Snapchat is launching dynamic ads in a move to woo retailers and direct-to-consumer product advertisers as shopping catalogues can now be synced with the platform in real time.
Starting from today, advertisers can opt in to an open-beta test for dyanmic ads that would enable campaigns to start running within the next two weeks. They enable ads to be updated based on product catalogues that contain hundreds of thousands of items.
While it is available to all advertisers, campaigns will only reach Snapchat users based in the US initially, with other markets expected to be added in the coming months.
Dynamic ads should also allow Snapchat to serve users more relevant ads based on their interests. Ads would be delivered through a range of templates.
Snapchat is expecting the move to have the broadest initial appeal for retail, ecommerce and DTC advertisers.
As well as new templates, the dynamic ads aim to cut the amount of time spent manually creating ads for Snapchat when being fed by data from a company’s product catalogue, such as price and availability.
This should also increase ad relevance, since there will be a larger pool of ads to choose from.
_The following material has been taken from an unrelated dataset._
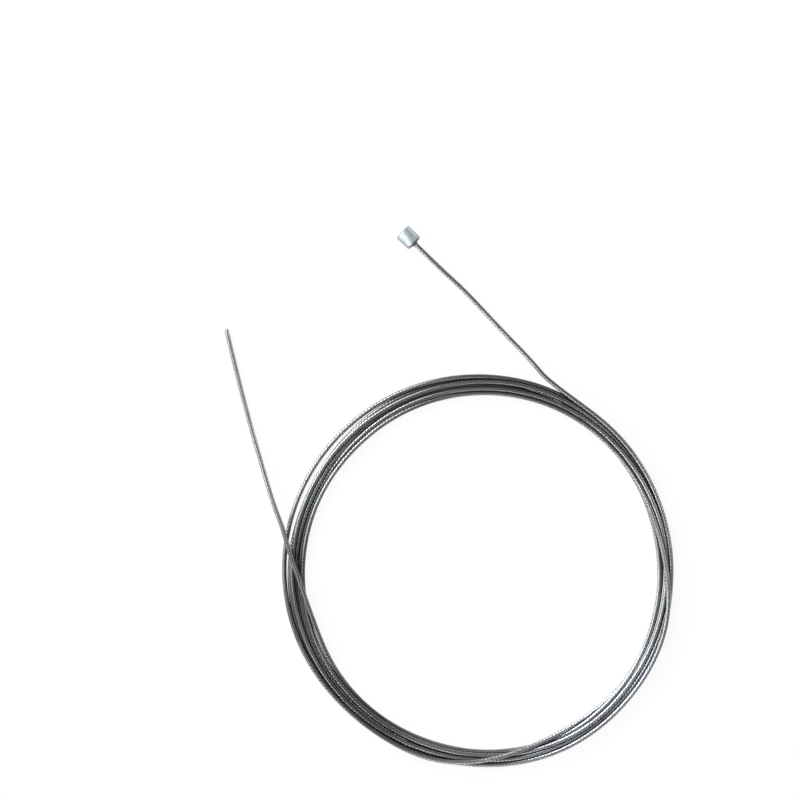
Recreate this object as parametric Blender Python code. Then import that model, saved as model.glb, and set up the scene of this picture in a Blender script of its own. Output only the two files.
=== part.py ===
"""A bicycle gear cable, wound into a flat coil.

One length of thin steel rope with a small barrel head cast on its end. From the head the
rope runs to the outer edge of the coil, goes round it a little under seven times, leaves it
over its top and ends in a bare tip. The whole lies on a surface: +Z is up, and the origin is
on the surface, under the middle of the part.
"""
import math

import bmesh
import bpy
from mathutils import Vector

# The rope, in metres.
CABLE_DIAMETER = 0.0012

# The cast head: a barrel that lies on its side, with the rope leaving its bearing face.
HEAD_DIAMETER = 0.0044
HEAD_LENGTH = 0.0044
HEAD_CHAMFER = 0.0003
HEAD_END_WALL = 0.0010
HEAD_HEADING = math.radians(-43.6)
HEAD_SIDES = 32

# The coil: its turns lie in a bundle of three layers, two, three and two side by side.
COIL_RADIUS = 0.0481
TURN_SLACK = 0.0002
COIL_STEPS = 64

# The six turns that show on the bundle's outline, each as its place outwards in turns, its
# layer, and the directions between which it shows, in degrees from straight down.
OUTLINE_TURNS = (
    (0.5, 0, -54, 126),
    (1.0, 1, 18, 162),
    (0.5, 2, 54, 234),
    (-0.5, 2, 126, 306),
    (-1.0, 1, 198, 342),
    (-0.5, 0, 234, 414),
)
LOBE_STEP = 36

# Air left between solids that touch on the real cable.
CLEARANCE = 0.0003

# Directions from the coil's middle to where its two free ends pass its outer edge.
HEAD_END_LEAVES_AT = math.radians(67.1)
TAIL_END_LEAVES_AT = math.radians(171.7)

# Free ends. Each point is an offset in x and y from where that end passes the coil's outer
# edge, and a lift: 0 lies on the surface, 1 is as high as the head's or the coil's hold.
# The head end goes from the coil to the head, whose bearing face comes last.
HEAD_END_POINTS = (
    (0.0000, 0.0000, 0.25),
    (-0.0025, 0.0025, 0.15),
    (-0.0080, 0.0087, 0.02),
    (-0.0152, 0.0162, 0.00),
    (-0.0238, 0.0253, 0.12),
    (-0.0302, 0.0313, 0.62),
)
HEAD_FACE = (-0.0373, 0.0381)
STRAIGHT_OUT = 0.0030

# The tail end goes from the coil's inner edge to the tip.
TAIL_END_POINTS = (
    (0.0049, -0.0147, 1.00),
    (0.0043, -0.0121, 1.00),
    (0.0032, -0.0088, 1.00),
    (0.0009, -0.0030, 1.00),
    (-0.0012, 0.0032, 0.98),
    (-0.0032, 0.0091, 0.82),
    (-0.0064, 0.0194, 0.40),
    (-0.0092, 0.0293, 0.09),
    (-0.0120, 0.0395, 0.00),
    (-0.0140, 0.0475, 0.00),
    (-0.0154, 0.0536, 0.00),
    (-0.0159, 0.0556, 0.00),
)
ROUTE_STEP = 0.0034

# Sizes that follow from the ones above.
CABLE_RADIUS = CABLE_DIAMETER / 2
TURN_PITCH = CABLE_DIAMETER + TURN_SLACK
LAYER_RISE = math.sqrt(CABLE_DIAMETER**2 - (TURN_PITCH / 2) ** 2)
LOBE_RADIUS = CABLE_RADIUS / math.cos(math.radians(LOBE_STEP / 2))
COIL_TOP = CABLE_DIAMETER + 2 * LAYER_RISE
COIL_OUTER_RADIUS = COIL_RADIUS + TURN_PITCH + LOBE_RADIUS
SOCKET_RADIUS = CABLE_RADIUS + CLEARANCE
SOCKET_DEPTH = HEAD_LENGTH - HEAD_END_WALL


def clear_scene():
    """Empties the scene."""
    for obj in list(bpy.data.objects):
        bpy.data.objects.remove(obj, do_unlink=True)


def make_material(name, colour, roughness):
    """A bare metal of one colour and roughness."""
    material = bpy.data.materials.new(name)
    material.use_nodes = True
    shader = material.node_tree.nodes["Principled BSDF"]
    shader.inputs["Base Color"].default_value = (*colour, 1.0)
    shader.inputs["Metallic"].default_value = 1.0
    shader.inputs["Roughness"].default_value = roughness
    return material


def add_object(name, data, material):
    """Puts a mesh or curve into the scene as one named sub-part."""
    data.materials.append(material)
    obj = bpy.data.objects.new(name, data)
    bpy.context.collection.objects.link(obj)
    return obj


def turn_profile(name, profile, steps, closed):
    """Spins an outline of (radius, height) points about Z into a mesh with a flat side at +X."""
    bm = bmesh.new()
    half_step = math.pi / steps
    corners = []
    for radius, height in profile:
        place = (radius * math.cos(half_step), radius * math.sin(half_step), height)
        corners.append(bm.verts.new(place))
    edges = [bm.edges.new(pair) for pair in zip(corners, corners[1:])]
    if closed:
        edges.append(bm.edges.new((corners[-1], corners[0])))
    bmesh.ops.spin(
        bm, geom=corners + edges, cent=(0, 0, 0), axis=(0, 0, 1), angle=2 * math.pi,
        steps=steps, use_merge=True,
    )
    bmesh.ops.remove_doubles(bm, verts=bm.verts, dist=1e-6)
    bmesh.ops.recalc_face_normals(bm, faces=bm.faces)
    mesh = bpy.data.meshes.new(name)
    bm.to_mesh(mesh)
    bm.free()
    mesh.shade_smooth()
    mesh.set_sharp_from_angle(angle=math.radians(30))
    return mesh


def smooth_route(chosen, step):
    """Evenly spaced points on a smooth curve through the chosen points, none of them lower."""
    ends = [2 * chosen[0] - chosen[1], *chosen, 2 * chosen[-1] - chosen[-2]]
    fine = []
    samples = 24
    for before, start, end, after in zip(ends, ends[1:], ends[2:], ends[3:]):
        for sample in range(samples):
            t = sample / samples
            fine.append(
                0.5 * (2 * start + (end - before) * t
                       + (2 * before - 5 * start + 4 * end - after) * t**2
                       + (3 * start - before - 3 * end + after) * t**3)
            )
    fine.append(chosen[-1])
    travelled = [0.0]
    for a, b in zip(fine, fine[1:]):
        travelled.append(travelled[-1] + (b - a).length)
    lowest = min(place.z for place in chosen)
    count = round(travelled[-1] / step)
    route = []
    at = 0
    for index in range(count + 1):
        target = travelled[-1] * index / count
        while at < len(fine) - 2 and travelled[at + 1] < target:
            at += 1
        share = (target - travelled[at]) / (travelled[at + 1] - travelled[at])
        place = fine[at].lerp(fine[at + 1], share)
        route.append(Vector((place.x, place.y, max(place.z, lowest))))
    return route


def tube(name, route, material):
    """A plain round length of rope along a route, with both ends closed."""
    curve = bpy.data.curves.new(name, "CURVE")
    curve.dimensions = "3D"
    curve.resolution_u = 1
    curve.bevel_depth = CABLE_RADIUS
    curve.bevel_resolution = 2
    curve.use_fill_caps = True
    spline = curve.splines.new("POLY")
    spline.points.add(len(route) - 1)
    for spline_point, place in zip(spline.points, route):
        spline_point.co = (*place, 1.0)
    return add_object(name, curve, material)


def leaving_point(direction):
    """Where a free end passes the coil's outer edge, in plan, from the coil's middle."""
    distance = COIL_OUTER_RADIUS + CLEARANCE + CABLE_RADIUS
    return Vector((distance * math.cos(direction), distance * math.sin(direction), 0.0))


def free_end(points, leaves_at, held_height):
    """The route's own points, from their offsets and lifts."""
    leaves = leaving_point(leaves_at)
    chosen = []
    for dx, dy, lift in points:
        height = CABLE_RADIUS + lift * (held_height - CABLE_RADIUS)
        chosen.append(leaves + Vector((dx, dy, height)))
    return chosen


def make_coil(material):
    """The coil's turns as one ring, with the outline of the turns that lie in it."""
    profile = []
    for place, layer, first, last in OUTLINE_TURNS:
        middle = COIL_RADIUS + place * TURN_PITCH
        height = CABLE_RADIUS + layer * LAYER_RISE
        for angle in range(first, last + 1, LOBE_STEP):
            outwards = LOBE_RADIUS * math.sin(math.radians(angle))
            down = LOBE_RADIUS * math.cos(math.radians(angle))
            profile.append((middle + outwards, height - down))
    mesh = turn_profile("cable_coil", profile, COIL_STEPS, closed=True)
    return add_object("cable_coil", mesh, material)


def make_head(material):
    """The cast barrel, with a blind hole in its bearing face for the rope's end."""
    corner = 1 / math.cos(math.pi / HEAD_SIDES)
    radius = HEAD_DIAMETER / 2
    profile = (
        (0.0, -HEAD_LENGTH),
        ((radius - HEAD_CHAMFER) * corner, -HEAD_LENGTH),
        (radius * corner, -HEAD_LENGTH + HEAD_CHAMFER),
        (radius * corner, -HEAD_CHAMFER),
        ((radius - HEAD_CHAMFER) * corner, 0.0),
        (SOCKET_RADIUS * corner, 0.0),
        (SOCKET_RADIUS * corner, -SOCKET_DEPTH),
        (0.0, -SOCKET_DEPTH),
    )
    mesh = turn_profile("cable_head", profile, HEAD_SIDES, closed=False)
    head = add_object("cable_head", mesh, material)
    head.location = leaving_point(HEAD_END_LEAVES_AT) + Vector((*HEAD_FACE, radius))
    head.rotation_euler = (0.0, math.pi / 2, HEAD_HEADING)
    return head


def make_head_end(material):
    """The free length between the coil's outer edge and the bottom of the head's hole."""
    axis_height = HEAD_DIAMETER / 2
    chosen = free_end(HEAD_END_POINTS, HEAD_END_LEAVES_AT, axis_height)
    face = leaving_point(HEAD_END_LEAVES_AT) + Vector((*HEAD_FACE, axis_height))
    heading = Vector((math.cos(HEAD_HEADING), math.sin(HEAD_HEADING), 0.0))
    seat = face - heading * (SOCKET_DEPTH - CLEARANCE)
    chosen += [face + heading * STRAIGHT_OUT, face, seat]
    return tube("head_end", smooth_route(chosen, ROUTE_STEP), material)


def make_tail_end(material):
    """The free length that leaves over the coil's top and comes down to its bare tip."""
    over_coil = COIL_TOP + CLEARANCE + CABLE_RADIUS
    chosen = free_end(TAIL_END_POINTS, TAIL_END_LEAVES_AT, over_coil)
    return tube("tail_end", smooth_route(chosen, ROUTE_STEP), material)


def stand_on_origin(parts):
    """Parents every sub-part to one empty that brings the middle of the part's base to the origin."""
    bpy.context.view_layer.update()
    shapes = bpy.context.evaluated_depsgraph_get()
    corners = []
    for part in parts:
        shape = part.evaluated_get(shapes)
        mesh = shape.to_mesh()
        corners += [part.matrix_world @ vertex.co for vertex in mesh.vertices]
        shape.to_mesh_clear()
    low = Vector([min(corner[axis] for corner in corners) for axis in range(3)])
    high = Vector([max(corner[axis] for corner in corners) for axis in range(3)])
    base = bpy.data.objects.new("cable_base", None)
    bpy.context.collection.objects.link(base)
    base.location = (-(low.x + high.x) / 2, -(low.y + high.y) / 2, -low.z)
    for part in parts:
        part.parent = base


def main():
    clear_scene()
    steel = make_material("steel_rope", (0.22, 0.22, 0.21), 0.35)
    zinc = make_material("cast_zinc", (0.58, 0.61, 0.64), 0.42)
    parts = [make_coil(steel), make_head(zinc), make_head_end(steel), make_tail_end(steel)]
    stand_on_origin(parts)


main()
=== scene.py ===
"""A bicycle gear cable, wound into a flat coil, as it lies on a white table.

The rope is one mesh: twelve wires laid round it, from the cast head through nearly seven turns
of the coil to its bare tip. The head is a small zinc barrel.
"""
import math

import bmesh
import bpy
import numpy as np
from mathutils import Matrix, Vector
from mathutils.kdtree import KDTree


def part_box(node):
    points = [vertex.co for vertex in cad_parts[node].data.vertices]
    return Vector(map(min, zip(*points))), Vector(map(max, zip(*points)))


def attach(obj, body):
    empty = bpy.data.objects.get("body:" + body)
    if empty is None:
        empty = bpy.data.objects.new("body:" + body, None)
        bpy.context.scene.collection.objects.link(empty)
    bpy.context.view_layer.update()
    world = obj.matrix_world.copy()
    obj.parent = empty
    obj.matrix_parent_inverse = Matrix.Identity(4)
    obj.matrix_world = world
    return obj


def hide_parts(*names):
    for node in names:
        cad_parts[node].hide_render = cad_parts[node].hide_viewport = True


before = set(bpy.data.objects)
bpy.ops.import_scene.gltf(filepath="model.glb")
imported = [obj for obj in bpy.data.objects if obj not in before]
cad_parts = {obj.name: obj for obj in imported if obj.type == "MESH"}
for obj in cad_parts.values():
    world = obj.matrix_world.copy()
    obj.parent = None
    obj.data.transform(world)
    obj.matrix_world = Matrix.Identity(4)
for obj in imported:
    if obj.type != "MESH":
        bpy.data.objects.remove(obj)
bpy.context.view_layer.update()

MM = 0.001

# The rope, in metres. Twelve wires show on it, and each goes once round it in one lay.
ROPE_DIAMETER = 0.0012
WIRES = 12
LAY_LENGTH = 0.0113

# One wire: the rope's radius at the wire's flat crest, and in the valley beside it. Its three
# points lie in the valley and at the crest's two edges, as shares of its width. Its sides are
# shaded as if they turned away from the crest by the tilt.
CREST_RADIUS = 0.000603
VALLEY_RADIUS = 0.000510
POINT_SHARES = (0.0, 0.26, 0.74)
FLANK_TILT = math.radians(68)

# The tip, where the wires are fused into one and the end is rounded off.
FUSED_LENGTH = 0.0032
FUSED_VALLEY_SHARE = 0.985
FUSED_SHRINKAGE = 0.00002
TIP_ROUNDING = 0.00045
TIP_RING_SHARES = (0.0, 0.35, 0.62, 0.82, 0.95)

# Where two turns lie closer than the gap, painted shade is laid on the steel between them. Rings
# nearer than the count are on the same turn, and only what lies level with a ring, within the
# length, is beside it.
SHADED_GAP = 0.00055
SAME_TURN_RINGS = 10
BESIDE_LENGTH = 0.0007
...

Kevin Chase, head of paid social at Performics UK, welcomed the move, describing Snapchat as playing "catch-up" to Instagram and Pinterest when it comes to ecommerce and direct response.
He told Campaign: "This is an important move for them to close the loop and access an increased share of lower-funnel budgets.
"While Snapchat is considered by many to mainly be an awareness driver amongst Gen-Z and millennial audiences, it can also be a very effective performance channel in other ways in its own right, albeit without the scale of Facebook.
"Snapchat offers access to an incremental audience, many of whom can’t be reached on Facebook platforms on a daily basis. So for brands that are seeking alternatives to Facebook and Google through which to sell their products, this will be well worth testing."
Stuart Lunn, managing director at Havas Media Manchester, added: "Coming off the back of the introduction of extended video and interaction within non-skippable, it’s a further demonstration of Snapchat's efforts to provide ‘go to’ solutions for targeting."
However, Joe Whatnall, head of performance activation at Mindshare, warned that Snapchat will need to demonstrate the effectiveness of these units in driving performance at scale if it wants to make progress in the ecommerce space.
"With Snapchat often just seen as a space for brand campaigns, this is a significant step in opening up opportunities for advertisers looking to drive sales through a platform that returned to user growth this summer," Whatnall said. "With products like Google’s shopping ads and Facebook’s dynamic product ads now a consistent part of media plans for these types of advertisers, this gives them a reason to consider Snapchat as part of their strategies."
The announcement comes less than a week before Snapchat parent Snap announces its third-quarter results. The company’s ad revenue is still largely dependent on the US market, which accounts for two-thirds of total ad income, as its earnings announcement in July showed.